_Challenge_
Copy every line, leaving nothing out and adding nothing.
* * * * * * * * *
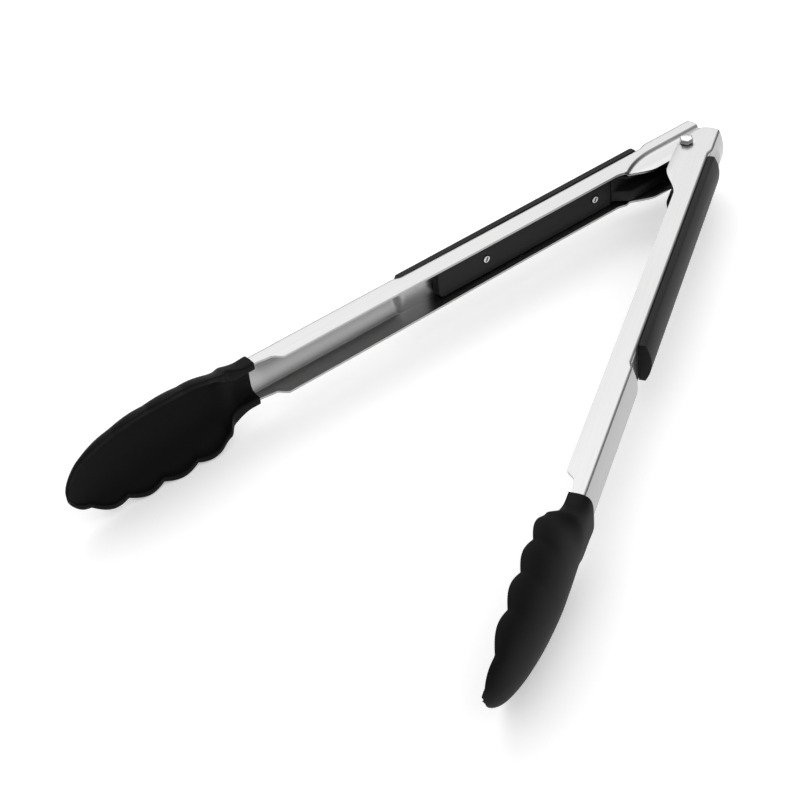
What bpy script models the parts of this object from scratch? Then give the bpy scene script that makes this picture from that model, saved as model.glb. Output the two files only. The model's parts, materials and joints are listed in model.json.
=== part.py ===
"""Spring loaded kitchen tongs with silicone heads, lying on one side and half open.

Two pressed steel channels cross at a pivot pin. The inner arm's ears are joggled so that
they lie inside the outer arm's ears, and a torsion spring on a bush pushes the arms apart.
Each arm carries a moulded grip outside, a moulded liner and a spring block inside, and a
scoop-shaped silicone head moulded over its end.

World frame: +Z up along the pivot axis, +X from the pivot to the heads, outer arm at +Y.
Every arm piece is drawn in its arm's own frame, in which u runs from the pivot to the head,
v runs from the pivot axis outwards to the channel's back, and z is zero at mid height.
"""
import math

import bmesh
import bpy
import numpy as np
from mathutils import Matrix

MM = 0.001
GAP = 0.3                    # clearance between pieces that touch

# Layout of the whole tool (millimetres from here on)
HALF_OPENING = math.radians(16.9)
PIVOT_X = -132.35            # pivot axis, from the middle of the tool's length
MID_HEIGHT = 18.92           # middle of the channels above the table
OUTER, INNER = 1, -1         # the side of the centre line that an arm lies on

# Pressed channels
SHEET = 0.9
CHANNEL_HALF_HEIGHT = 8.3
HEIGHT_GROWTH = 0.6
GROWTH_START_U, GROWTH_END_U = 60.0, 180.0
BACK_V = 11.5                # channel's back at its bends
BACK_CROWN = 1.85            # how far the back bulges at mid height
BEND_RADIUS = 1.2
EAR_END_U = -12.0
ARM_END_U = 218.3
FLANGE_EDGE_V = 2.5
NECK_EDGE_V = 5.7            # flange edge where the channel narrows before the head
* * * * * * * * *
_Task output_
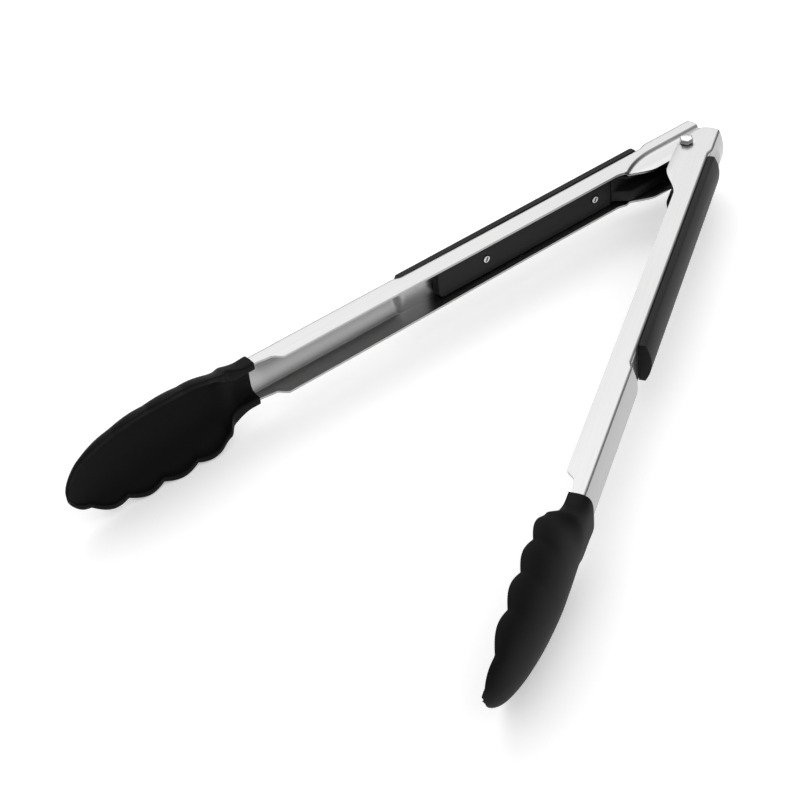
What bpy script models the parts of this object from scratch? Then give the bpy scene script that makes this picture from that model, saved as model.glb. Output the two files only. The model's parts, materials and joints are listed in model.json.
=== part.py ===
"""Spring loaded kitchen tongs with silicone heads, lying on one side and half open.

Two pressed steel channels cross at a pivot pin. The inner arm's ears are joggled so that
they lie inside the outer arm's ears, and a torsion spring on a bush pushes the arms apart.
Each arm carries a moulded grip outside, a moulded liner and a spring block inside, and a
scoop-shaped silicone head moulded over its end.

World frame: +Z up along the pivot axis, +X from the pivot to the heads, outer arm at +Y.
Every arm piece is drawn in its arm's own frame, in which u runs from the pivot to the head,
v runs from the pivot axis outwards to the channel's back, and z is zero at mid height.
"""
import math

import bmesh
import bpy
import numpy as np
from mathutils import Matrix

MM = 0.001
GAP = 0.3                    # clearance between pieces that touch

# Layout of the whole tool (millimetres from here on)
HALF_OPENING = math.radians(16.9)
PIVOT_X = -132.35            # pivot axis, from the middle of the tool's length
MID_HEIGHT = 18.92           # middle of the channels above the table
OUTER, INNER = 1, -1         # the side of the centre line that an arm lies on

# Pressed channels
SHEET = 0.9
CHANNEL_HALF_HEIGHT = 8.3
HEIGHT_GROWTH = 0.6
GROWTH_START_U, GROWTH_END_U = 60.0, 180.0
BACK_V = 11.5                # channel's back at its bends
BACK_CROWN = 1.85            # how far the back bulges at mid height
BEND_RADIUS = 1.2
EAR_END_U = -12.0
ARM_END_U = 218.3
FLANGE_EDGE_V = 2.5
NECK_EDGE_V = 5.7            # flange edge where the channel narrows before the head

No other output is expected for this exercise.